Seguramente muchos hayan leído algún fragmento del famoso artículo de Ortega, “Delenda est Monarchía”, aunque más comúnmente se conoce como “El error Berenguer”. Evidentemente, aquellos tiempos pasaron y esta monarquía no es la misma que la alfonsina. Al menos, nuestro Rey no quiso apoyar un golpe militar y no se ha convertido en el cómplice de una dictadura política. Podremos ser republicanos o monárquicos. Yo que soy abstencionista en este aspecto quiero utilizar este texto porque creo que es contemporáneo a nuestros tiempos actuales, solo que la crisis a la que nos enfrentamos nosotros es más social y económica, pero también es, precisamente por ésto, política.
No tengo mucho más que añadir a lo que dice Ortega salvo que para comprender el texto es necesario que no pensemos en la Monarquía.
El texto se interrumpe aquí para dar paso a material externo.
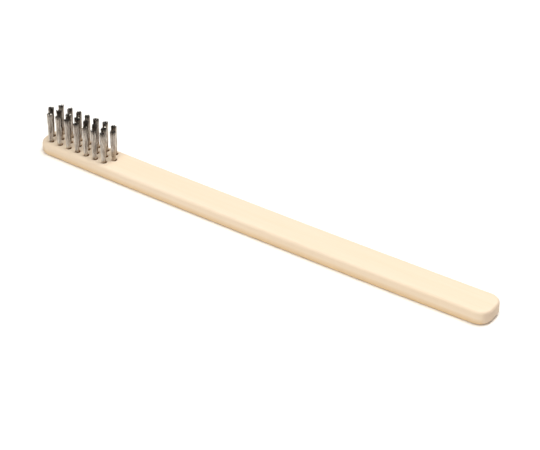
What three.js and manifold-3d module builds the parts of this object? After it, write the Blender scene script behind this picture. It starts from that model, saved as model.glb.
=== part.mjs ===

Pues, por aquellos entonces, el Rey, como Jefe del Estado, tenía la capacidad de nombrar y cesar Ministros, e incluso de hacer la guerra. Hoy vivimos en un sistema político representativo moderno, competitivo y más abierto. Pero podría serlo más, desde luego. Y esa responsabilidad política y participativa, recae fundamentalmente en nosotros como ciudadanos y en los políticos como representantes. Solo una sociedad civil democrática puede mantener a un Estado Democrático pero, sobre todo, solo un Estado Democrático puede mantenerse si tiene una sociedad civil democrática.
Pensemos entonces qué mensaje nos mandan nuestros políticos cuando comenten actos corruptos, cuando no posibilitan la libertad de expresión dentro de sus partidos o cuando no fomentan la asociación de ciudadanos en la defensa de los intereses propios y comunes. Tenemos un Estado que permite la asociación, es más, es un derecho fundamental. Pero no tenemos, genéricamente hablando, una conciencia democrática plenamente desarrollada ni somos capaces de exigir comúnmente lo que es nuestro. Quizá ni siquiera sepamos qué es nuestro, o más bien, no valoramos hasta que punto tenemos una democracia con unos instrumentos específicos. No reclamamos participar. Y votar cada cuatro años no es toda la democracia.
Precisamente por eso, siguiendo a Ortega, deberíamos tener una clase política que no aspirase a crear ciudadanos desinformados, o individuos sin relaciones sociales basadas en exigencias políticas comunes. No pueden valerse del argumento anterior. No somos tontos. Los derechos individuales de por si están desprotegidos en muchas ocasiones frente a la maquinaria burocrática o empresarial. Los partidos políticos responden cada vez menos a una ideología concreta y a una diferenciación clara. Los sindicatos están excesivamente institucionalizados en el sistema. La defensa de los derechos políticos, civiles o sociales se entiende ahora de una manera más laxa e individualista.
Por eso, Ortega acababa criticando la continuidad de Berenguer, allá por 1930, porque el poder veía la práctica política de su tiempo como algo normal y para Ortega, España estaba, de esta manera, desvertebrada.
Quiero acabar de nuevo con Ortega, así que os dejo leer como acaba su artículo. Y a partir de ahí, saquen ustedes sus propias conclusiones.
“Y como es irremediablemente un error, somos nosotros, y no el Régimen mismo; nosotros gente de la calle, de tres al cuarto y nada revolucionarios, quienes tenemos que decir a nuestro conciudadanos: ¡Españoles, vuestro Estado no existe! ¡Reconstruidlo!”